A requirement for humanism is to involve the people at large in the creation of social order. Now people, with their ability to reflect on their situation and change their minds, are very unpredictable, and thus might count as “noise” or “risk” in a purely information-based system ( I also co-run an IT based project management firm. I also wrote an academic paper on the tensions between democratic ethics and an information-based view of the social.)
In short, the alienation that the film warns of, and the fascistic tendencies in today’s order are, to my mind, quite real risks. As are the attempts by the American financial community to control the world. John Perkins details these well in “Confessions of an Economic Hit-man.” Anybody who has ever played war or strategy games seriously will recognize this behavior (I like a game called Lux) - it is part of the common-sense of domination.
But how these trends play out in the partial, complex and un-predicatable ground of practice is another matter. The unexpected breaks us out of social narrative again and again. The current narrative of debt-based accumulation was not ready to meet with environmental limits: Climate change came out of the blue, and has upset the story.

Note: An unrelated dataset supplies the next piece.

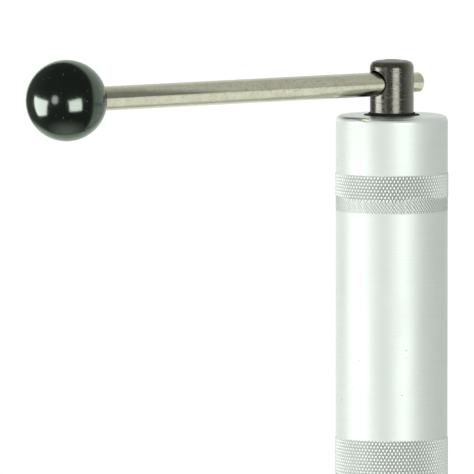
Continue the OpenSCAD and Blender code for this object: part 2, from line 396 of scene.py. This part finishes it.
def anodised(name, is_tube=False):
    """Turned and clear-anodised aluminium.

    The tube is smoother where its end was faced and has a few dark pits. Its knurl has painted shade in
    its grooves, darkest towards one side, and a painted highlight on its crests, brightest towards
    another.
    """
    m = Maker(name, Metallic=1.0)
    clouds = m.noise((55, 55, 30), 4)
    lines = m.noise((60, 60, 2600), 2)
    colour = m.mix(m.ramp(clouds, 0.35, 0.65), (0.735, 0.785, 0.745, 1), (0.775, 0.82, 0.785, 1))
    colour = m.mix(m.ramp(lines, 0.3, 0.7, 0.0, 0.2), colour, grey(0.68, (0.97, 1, 0.98)))
    rough = m.ramp(clouds, 0.3, 0.7, 0.46, 0.54)
    if is_tube:
        height = m.axis("Z", m.place)
        level = m.stretched((1, 1, 0))
        radius = m.node("ShaderNodeVectorMath", "Value", {"operation": "LENGTH"}, i0=level)
        faced = m.ramp(height, (TUBE_TOP - TUBE_ROUND) * MM, (TUBE_TOP - TUBE_ROUND + 0.2) * MM)
        outer = m.ramp(radius, (TUBE_R - 0.6) * MM, (TUBE_R - 0.5) * MM)
        clear_of_end = m.ramp(height, (TUBE_BOTTOM + 0.6) * MM, (TUBE_BOTTOM + 0.8) * MM)
        outside = m.math("MULTIPLY", outer, clear_of_end)
        outside = m.math("MULTIPLY", outside, m.math("SUBTRACT", 1.0, faced))
        sunk = m.ramp(radius, (TUBE_R - 0.14) * MM, (TUBE_R - 0.015) * MM, 1.0, 0.0)
        sunk = m.math("MULTIPLY", sunk, outside)
        crest = m.ramp(radius, (TUBE_R + 0.05) * MM, (TUBE_R + 0.20) * MM)
        # Painted shade in the knurl's grooves, darkest towards one side, and a painted highlight on its
        # crests, brightest towards another
        to_groove_shade, to_crest_highlight = (m.math("DIVIDE", m.dot(m.place, around(side)), radius)
                           for side in (GROOVE_SHADE_SIDE, CREST_HIGHLIGHT_SIDE))
        groove_shade_share = m.ramp(m.ramp(to_groove_shade, 0.70, 0.97), 0, 1, 0.40, 0.72)
        groove_shade = m.math("MULTIPLY", sunk, groove_shade_share)
        crest_highlight = m.math("MULTIPLY", crest, m.ramp(to_crest_highlight, 0.35, 0.8, 0.1, 1.0))
        pitted = m.ramp(m.noise((520, 520, 520), 1), 0.79, 0.83, 0.0, 0.55)
        pits = m.math("MULTIPLY", pitted, outside)
        colour = m.mix(pits, colour, (0.16, 0.17, 0.15, 1))
        # Painted shade in the grooves, then a painted highlight on the crests
        colour = m.mix(groove_shade, colour, (0.20, 0.22, 0.205, 1))
        colour = m.mix(crest_highlight, colour, (0.95, 0.97, 0.95, 1))
        rough = m.blend(faced, rough, 0.32)
    m.set(Base_Color=colour, Roughness=rough)
    m.bump(lines, 0.000012, 0.6)
    return m.mat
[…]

I have spoken about this a lot, but suffice to say it is human action and democratic politics that will overturn the age of global accountancy, and expose the limitations of information economics, and usher in yet more interesting times.
Oh, and the sting in the tail is that the film is actually part of a right-wing American activism, trying to get rid of the central federal tax system, and thus make America “free”!
So sometimes it is hard to tell the stories of the right from the stories of the left. This is the candidate, Ron Paul, that the film site is backing for President in America, a free-tradist Republican, bless his cotton socks.